> [GIVEN PROBLEM] Print the data exactly, leaving nothing out.

> [DATA EXTRACT]
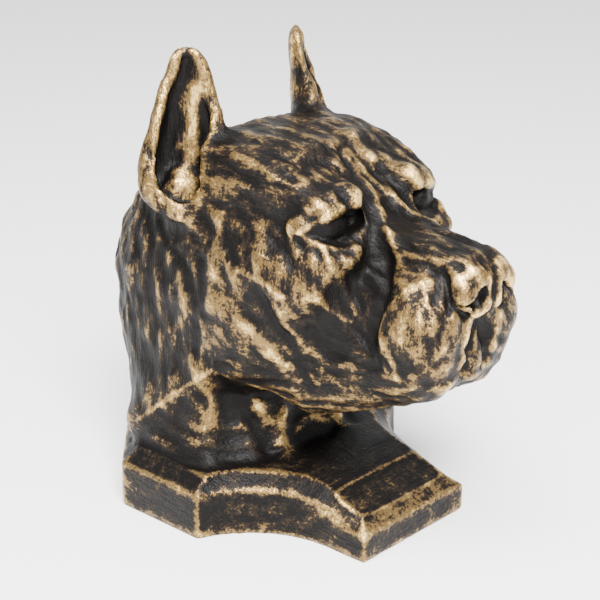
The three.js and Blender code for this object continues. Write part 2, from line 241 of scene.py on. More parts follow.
EYE_CORNERS = [(36, -27, 125.5), (26, -33.5, 130.5), (16, -36, 132.5), (15.5, -38, 125), (28, -34, 122)]
EYE_OUT = (0.45, -0.88, 0.08)
EYE_DEPTH = 9
EYE_EDGE = 3


def eyes(p, d):
    """Heavy brow over a three-cornered socket, with the ball set back in it."""
    brow = rod(p, [(36, -22, 127.5), (29, -26.5, 132.5), (18, -30, 136.5)], (0.8, 2.6, 4))
    hollow = ellipsoid(p, (26, -38, 125), (8, 7, 4.5), (0, 20, 0))
    socket = prism(p, EYE_CORNERS, EYE_OUT, EYE_DEPTH, EYE_EDGE)
    ball = ellipsoid(p, (25, -24.5, 126), (9.5, 9, 7))
    d = carve(carve(join(d, brow, 8), hollow, 5), socket, 1.5)
    return join(d, ball, 0.8)


WING_GROOVE = [(14.5, -70, 117), (14.5, -77, 108), (11.5, -78.5, 102), (8, -80, 98.5)]
NOSTRIL_SLIT = [(9.5, -83, 106), (13.5, -79, 105.5)]
NOSE_GROOVE = [(0, -84.5, 115), (0, -84.5, 104), (0, -80, 98)]
FLEW_CLEFT = [(0, -79, 99), (3.5, -79, 93), (5.5, -79, 86), (6, -78, 77)]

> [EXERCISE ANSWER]
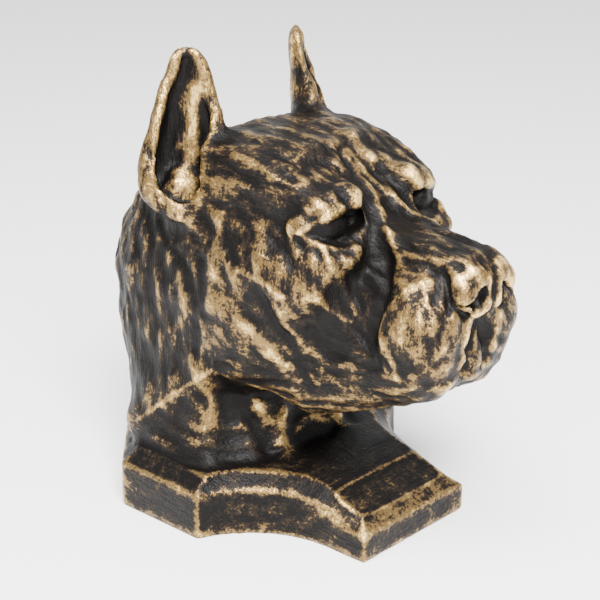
The three.js and Blender code for this object continues. Write part 2, from line 241 of scene.py on. More parts follow.
EYE_CORNERS = [(36, -27, 125.5), (26, -33.5, 130.5), (16, -36, 132.5), (15.5, -38, 125), (28, -34, 122)]
EYE_OUT = (0.45, -0.88, 0.08)
EYE_DEPTH = 9
EYE_EDGE = 3


def eyes(p, d):
    """Heavy brow over a three-cornered socket, with the ball set back in it."""
    brow = rod(p, [(36, -22, 127.5), (29, -26.5, 132.5), (18, -30, 136.5)], (0.8, 2.6, 4))
    hollow = ellipsoid(p, (26, -38, 125), (8, 7, 4.5), (0, 20, 0))
    socket = prism(p, EYE_CORNERS, EYE_OUT, EYE_DEPTH, EYE_EDGE)
    ball = ellipsoid(p, (25, -24.5, 126), (9.5, 9, 7))
    d = carve(carve(join(d, brow, 8), hollow, 5), socket, 1.5)
    return join(d, ball, 0.8)


WING_GROOVE = [(14.5, -70, 117), (14.5, -77, 108), (11.5, -78.5, 102), (8, -80, 98.5)]
NOSTRIL_SLIT = [(9.5, -83, 106), (13.5, -79, 105.5)]
NOSE_GROOVE = [(0, -84.5, 115), (0, -84.5, 104), (0, -80, 98)]
FLEW_CLEFT = [(0, -79, 99), (3.5, -79, 93), (5.5, -79, 86), (6, -78, 77)]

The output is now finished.